EXERCISE TASK:
Return all of the data exactly as given.

◇ ◇ ◇ ◇ ◇

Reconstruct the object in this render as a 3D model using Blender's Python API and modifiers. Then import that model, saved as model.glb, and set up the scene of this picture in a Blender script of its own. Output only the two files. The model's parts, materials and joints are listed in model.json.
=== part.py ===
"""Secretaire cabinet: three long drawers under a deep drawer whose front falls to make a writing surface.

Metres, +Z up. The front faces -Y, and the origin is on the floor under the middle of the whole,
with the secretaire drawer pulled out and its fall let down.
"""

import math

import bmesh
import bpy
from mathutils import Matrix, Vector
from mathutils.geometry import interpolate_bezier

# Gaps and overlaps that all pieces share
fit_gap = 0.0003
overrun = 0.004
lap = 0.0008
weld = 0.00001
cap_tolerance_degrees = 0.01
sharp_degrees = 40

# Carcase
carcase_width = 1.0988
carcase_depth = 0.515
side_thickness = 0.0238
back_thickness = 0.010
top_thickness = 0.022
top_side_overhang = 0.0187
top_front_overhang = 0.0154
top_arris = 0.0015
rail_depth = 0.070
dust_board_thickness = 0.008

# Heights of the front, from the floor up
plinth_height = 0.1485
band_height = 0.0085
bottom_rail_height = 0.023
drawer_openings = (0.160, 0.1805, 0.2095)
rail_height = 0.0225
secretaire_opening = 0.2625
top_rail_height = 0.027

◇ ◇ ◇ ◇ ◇

FULL ANSWER:
Reconstruct the object in this render as a 3D model using Blender's Python API and modifiers. Then import that model, saved as model.glb, and set up the scene of this picture in a Blender script of its own. Output only the two files. The model's parts, materials and joints are listed in model.json.
=== part.py ===
"""Secretaire cabinet: three long drawers under a deep drawer whose front falls to make a writing surface.

Metres, +Z up. The front faces -Y, and the origin is on the floor under the middle of the whole,
with the secretaire drawer pulled out and its fall let down.
"""

import math

import bmesh
import bpy
from mathutils import Matrix, Vector
from mathutils.geometry import interpolate_bezier

# Gaps and overlaps that all pieces share
fit_gap = 0.0003
overrun = 0.004
lap = 0.0008
weld = 0.00001
cap_tolerance_degrees = 0.01
sharp_degrees = 40

# Carcase
carcase_width = 1.0988
carcase_depth = 0.515
side_thickness = 0.0238
back_thickness = 0.010
top_thickness = 0.022
top_side_overhang = 0.0187
top_front_overhang = 0.0154
top_arris = 0.0015
rail_depth = 0.070
dust_board_thickness = 0.008

# Heights of the front, from the floor up
plinth_height = 0.1485
band_height = 0.0085
bottom_rail_height = 0.023
drawer_openings = (0.160, 0.1805, 0.2095)
rail_height = 0.0225
secretaire_opening = 0.2625
top_rail_height = 0.027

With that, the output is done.